Shakespeare productions are no different in their bids for notoriety, which explains why a British production of As You Like It is also going the celebrity route, albeit in a different way. Fresh off their “roles” in an upcoming film version of AYLI, these actors jumped at the opportunity to repeat them onstage. The only difference is, well, they’re sheep. Taking a cue from the box-office disappointment Evan Almighty, this production has included animals to the mix as an added attraction. Reading this, I couldn’t help wondering if star sheep make the same outrageous demands as their human counterparts? Do they have entourages? Personal assistants? Will the sheep stars bring both the commercial and critical success the producers desire? Will the audiences be riveted by the sheep or, ahem, just end up counting them?
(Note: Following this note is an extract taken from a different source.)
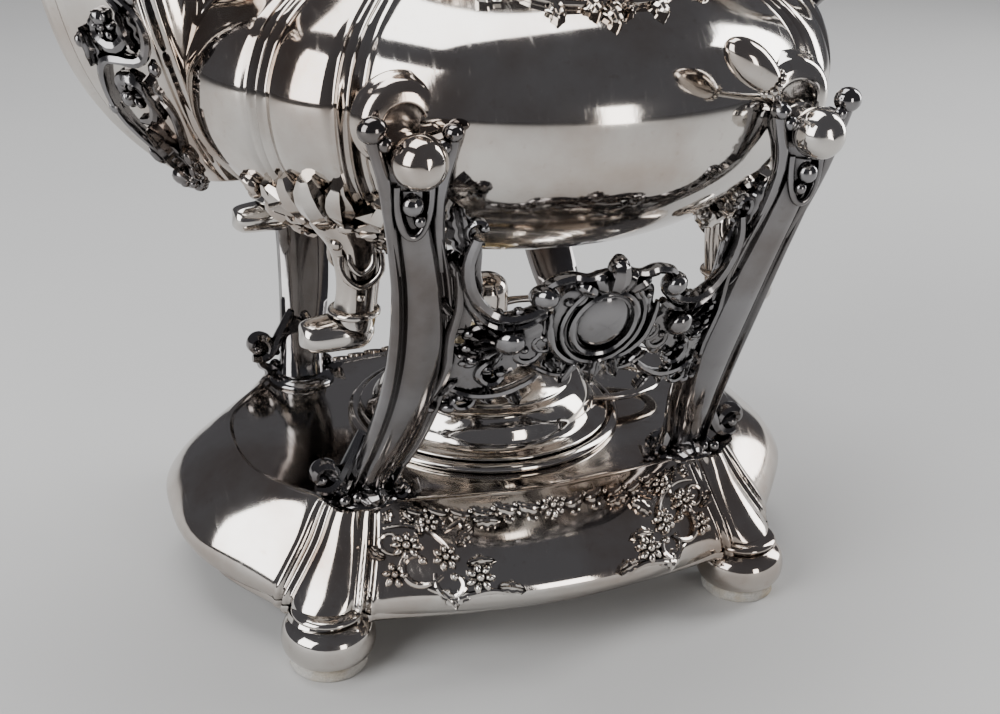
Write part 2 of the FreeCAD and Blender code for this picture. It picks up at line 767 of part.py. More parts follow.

Kenneth Branagh: The Last Shakespeare Samurai?

Tuesday, July 17th, 2007

Kenneth Branagh is back and he’s taking the Bard to the East. Branagh has kept a rather low profile on the big screen since his last Shakespearean effort, 2000’s ill-received Love’s Labour’s Lost, but now he’s reunited with the playwright who made Branagh a marquee name for a new adaptation of As You Like It. The film, which debuts on HBO rather than in theaters, is noteworthy for two main reasons. For starters, Branagh does not appear in the film, a first in his Shakespearean films. Second, he has reset the play in Japan in the second half of the nineteenth century. Now, if you’re envisioning a snarky Best Week Ever clip featuring the song “Turning Japanese,” Branagh wants you to know that this is not Shakespeare meets The Mikado. Although Branagh’s eclectic cast is notably Caucasian (despite the new setting), there’s a historical justification. His concept is to set the play during a period when an influx of Europeans on Japanese soil marked the beginning of the country’s westernization. The goal? To create a commentary on the intersection of these cultures and the West’s exoticization of the East. Whether the conceit will pay off remains to be seen, yet in doing so Branagh is ironically honoring Shakespeare’s own storytelling. The playwright notoriously ripped off the work of other writers (to the extent that people still debate his authorship), so there’s an interesting meta-commentary about appropriation in Branagh’s approach that asks the question, “Whose story is it anyway?”